ミニマルなマイケル・ジャクソンの魅力
「ウィル・ユー・ビー・ゼア」 1993年6月リリース。全米第7位/全英第9位
アルバム『デンジャラス』(プロデューサーはテディー・ライリー)からの第7弾シングル。作詞・作曲はマイケル・ジャクソンです。本作は映画『フリー・ウィリー』(1993)の主題歌です。
静と動の美学。伝説のスーパーボウル・ハーフタイム・ショー
1993年1月31日、スーパーボウル・ハーフタイムショーにマイケル・ジャクソンが登場し、試合以上の視聴率を弾き出しました。
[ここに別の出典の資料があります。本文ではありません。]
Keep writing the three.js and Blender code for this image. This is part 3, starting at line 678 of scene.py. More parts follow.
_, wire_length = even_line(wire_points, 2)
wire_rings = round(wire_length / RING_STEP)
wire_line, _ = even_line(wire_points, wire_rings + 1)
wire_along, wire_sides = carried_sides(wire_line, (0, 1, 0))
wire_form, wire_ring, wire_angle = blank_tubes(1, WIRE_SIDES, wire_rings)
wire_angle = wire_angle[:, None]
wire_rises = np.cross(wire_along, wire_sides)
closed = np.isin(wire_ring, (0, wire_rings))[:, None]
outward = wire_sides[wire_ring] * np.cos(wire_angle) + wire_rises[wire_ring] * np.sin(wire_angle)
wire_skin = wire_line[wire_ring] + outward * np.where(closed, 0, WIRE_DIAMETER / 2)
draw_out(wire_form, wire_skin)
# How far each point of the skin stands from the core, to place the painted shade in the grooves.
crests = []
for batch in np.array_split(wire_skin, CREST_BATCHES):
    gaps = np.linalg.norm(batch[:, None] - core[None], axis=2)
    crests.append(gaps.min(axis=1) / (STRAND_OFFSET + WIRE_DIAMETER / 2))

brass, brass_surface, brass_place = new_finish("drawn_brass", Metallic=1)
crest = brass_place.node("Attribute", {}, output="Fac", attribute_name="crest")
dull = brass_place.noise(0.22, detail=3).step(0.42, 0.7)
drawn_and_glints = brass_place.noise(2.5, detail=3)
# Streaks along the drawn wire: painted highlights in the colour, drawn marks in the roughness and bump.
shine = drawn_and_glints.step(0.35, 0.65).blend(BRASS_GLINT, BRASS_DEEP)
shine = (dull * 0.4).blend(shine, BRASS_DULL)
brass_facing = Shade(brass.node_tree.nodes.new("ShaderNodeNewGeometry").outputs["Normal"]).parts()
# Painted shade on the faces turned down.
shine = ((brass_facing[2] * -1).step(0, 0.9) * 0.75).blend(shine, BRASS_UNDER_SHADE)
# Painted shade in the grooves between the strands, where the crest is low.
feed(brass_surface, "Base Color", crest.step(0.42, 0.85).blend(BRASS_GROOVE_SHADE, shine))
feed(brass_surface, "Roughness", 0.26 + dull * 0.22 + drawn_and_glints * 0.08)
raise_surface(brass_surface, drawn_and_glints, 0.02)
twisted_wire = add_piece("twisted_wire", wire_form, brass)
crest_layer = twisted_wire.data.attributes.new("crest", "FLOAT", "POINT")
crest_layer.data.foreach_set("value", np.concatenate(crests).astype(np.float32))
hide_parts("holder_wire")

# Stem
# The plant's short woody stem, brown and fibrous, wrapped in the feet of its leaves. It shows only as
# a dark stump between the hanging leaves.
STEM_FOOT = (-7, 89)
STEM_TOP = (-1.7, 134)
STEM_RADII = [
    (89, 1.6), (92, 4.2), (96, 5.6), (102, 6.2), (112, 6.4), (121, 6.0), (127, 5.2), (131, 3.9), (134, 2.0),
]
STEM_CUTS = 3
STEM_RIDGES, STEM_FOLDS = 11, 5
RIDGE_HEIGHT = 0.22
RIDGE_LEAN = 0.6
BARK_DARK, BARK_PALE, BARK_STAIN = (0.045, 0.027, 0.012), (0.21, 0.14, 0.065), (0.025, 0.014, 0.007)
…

この年以降、ハーフタイムショーの有名アーティストの出演が恒例になります。1996年にはダイアナ・ロス、2004年にはジャネット・ジャクソンも出演しています。
マイケル・ジャクソン・ルック26 デンジャラス・ツアー・スタイル
- 1992年~93年のデンジャラス・ワールドツアーにて着用
- ブラック・ウールジャケット。ゴールド・メタルのポリス・シールドが両肩に。右腕にメタル・アームバンド。カラーにもゴールド・メタルの装飾。フロント・ジッパー。右のスリーブだけ短い
- 白の編み革のアームプロテクター
- ゴールドバンドリヤー(弾薬帯)
- 弾薬飾りのゴールドレザーベルト。ベルクロ。
- ブラックパンツ
- 白のソックス
- 黒レザーのペニーローファー
- ティアドロップサングラス
しかし、初代パフォーマーのマイケルに勝るものはありません。静と動。間の取り方。動きの緩急の巧みさ。彼の格好良さはジャネット・ジャクソンの「リズム・ネイション」(1989)に相通ずるものがあります。
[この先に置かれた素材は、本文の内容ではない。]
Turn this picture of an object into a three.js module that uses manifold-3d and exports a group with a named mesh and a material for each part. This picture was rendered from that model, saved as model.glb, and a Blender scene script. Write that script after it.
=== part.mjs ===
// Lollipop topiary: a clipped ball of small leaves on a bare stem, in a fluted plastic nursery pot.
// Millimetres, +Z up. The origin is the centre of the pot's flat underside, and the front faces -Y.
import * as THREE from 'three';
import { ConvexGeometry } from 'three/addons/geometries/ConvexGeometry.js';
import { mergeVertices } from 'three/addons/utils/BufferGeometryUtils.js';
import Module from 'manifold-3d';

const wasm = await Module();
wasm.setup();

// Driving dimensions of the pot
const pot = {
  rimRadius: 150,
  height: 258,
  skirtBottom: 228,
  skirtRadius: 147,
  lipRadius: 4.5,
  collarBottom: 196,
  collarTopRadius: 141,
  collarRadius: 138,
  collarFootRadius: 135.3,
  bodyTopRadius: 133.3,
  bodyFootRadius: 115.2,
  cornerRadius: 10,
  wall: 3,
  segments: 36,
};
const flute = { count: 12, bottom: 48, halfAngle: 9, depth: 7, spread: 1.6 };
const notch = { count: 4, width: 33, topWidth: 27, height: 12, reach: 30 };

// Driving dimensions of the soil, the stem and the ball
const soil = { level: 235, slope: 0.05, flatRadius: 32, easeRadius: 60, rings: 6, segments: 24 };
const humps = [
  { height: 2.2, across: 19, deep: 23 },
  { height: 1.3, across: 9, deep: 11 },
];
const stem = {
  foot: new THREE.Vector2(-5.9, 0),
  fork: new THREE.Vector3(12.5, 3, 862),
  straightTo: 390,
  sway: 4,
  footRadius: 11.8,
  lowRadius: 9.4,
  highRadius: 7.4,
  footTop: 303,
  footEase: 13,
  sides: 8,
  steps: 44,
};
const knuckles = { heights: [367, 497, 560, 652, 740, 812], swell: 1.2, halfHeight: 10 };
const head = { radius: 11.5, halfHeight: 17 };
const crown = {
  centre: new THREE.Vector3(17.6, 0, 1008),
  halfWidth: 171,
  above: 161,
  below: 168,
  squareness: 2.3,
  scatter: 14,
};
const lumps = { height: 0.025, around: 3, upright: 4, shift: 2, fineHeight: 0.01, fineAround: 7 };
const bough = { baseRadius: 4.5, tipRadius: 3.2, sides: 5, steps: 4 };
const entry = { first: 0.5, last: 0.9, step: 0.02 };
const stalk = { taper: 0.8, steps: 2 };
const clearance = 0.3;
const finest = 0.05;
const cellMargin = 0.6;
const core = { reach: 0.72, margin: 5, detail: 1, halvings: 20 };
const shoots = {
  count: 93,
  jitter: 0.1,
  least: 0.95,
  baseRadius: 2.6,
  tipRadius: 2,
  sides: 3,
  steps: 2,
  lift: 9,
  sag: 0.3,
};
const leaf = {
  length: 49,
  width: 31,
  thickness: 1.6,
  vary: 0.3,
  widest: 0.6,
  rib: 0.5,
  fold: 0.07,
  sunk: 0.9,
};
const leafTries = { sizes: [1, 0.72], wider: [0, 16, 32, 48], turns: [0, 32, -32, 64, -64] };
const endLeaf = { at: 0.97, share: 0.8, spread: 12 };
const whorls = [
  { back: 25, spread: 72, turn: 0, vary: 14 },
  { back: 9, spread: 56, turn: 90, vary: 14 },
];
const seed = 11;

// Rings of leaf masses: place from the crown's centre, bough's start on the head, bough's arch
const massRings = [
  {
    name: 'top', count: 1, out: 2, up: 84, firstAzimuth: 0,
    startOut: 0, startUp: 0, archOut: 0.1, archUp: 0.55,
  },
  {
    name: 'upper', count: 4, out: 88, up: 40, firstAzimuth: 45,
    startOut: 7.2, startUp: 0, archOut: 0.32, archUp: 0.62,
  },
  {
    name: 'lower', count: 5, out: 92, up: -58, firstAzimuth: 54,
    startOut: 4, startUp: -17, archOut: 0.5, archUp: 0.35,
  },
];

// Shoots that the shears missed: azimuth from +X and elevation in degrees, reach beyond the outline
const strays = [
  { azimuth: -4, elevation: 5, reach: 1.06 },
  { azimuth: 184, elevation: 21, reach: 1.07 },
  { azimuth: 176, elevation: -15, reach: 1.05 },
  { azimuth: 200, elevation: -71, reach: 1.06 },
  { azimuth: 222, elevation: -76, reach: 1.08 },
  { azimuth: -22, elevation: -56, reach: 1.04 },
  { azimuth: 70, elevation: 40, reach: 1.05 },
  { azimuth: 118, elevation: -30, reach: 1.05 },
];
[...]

ナチスドイツ親衛隊のファッションではありませんが、ミリタリーテイストの生み出すカタルシスから、人間は逃れることは出来ません。そして、このテイストを最初にミュージックに大々的に取り入れた人こそ、マイケル・ジャクソンだったのです。この平和を愛するポップシンガーは、一方では、誰よりもミリタリー・ファッションを愛する人だったのです。
「ゼイ・ドント・ケア・アバウト・アス」 1996年3月リリース。全米第30位/全英第4位
アルバム『ヒストリー』からの第5弾シングル。作詞・作曲はマイケル・ジャクソンです。ショート・フィルムは「プリズン・バージョン」と「ブラジル・バージョン」の2バージョンあり、どちらもスパイク・リーが監督しました。「ブラジル・バージョン」はブラジルの2か所のファヴェーラ(スラム街)で撮影されました。リオ・デ・ジャネイロのファヴェーラ、ドナ・マルタと、バーイア州サルヴァドールの歴史的な街、ペロウリーニョ でです。
実際にショートフィルムの中で、マイケルがテンションの上がったブラジルのおばさんに抱きつかれ、転びながらも歌い続けるシーンも、そのまま編集なしで使用されています。しかし、マイケル・ジャクソンという人は、どんな曲調を歌っても、様になる人です。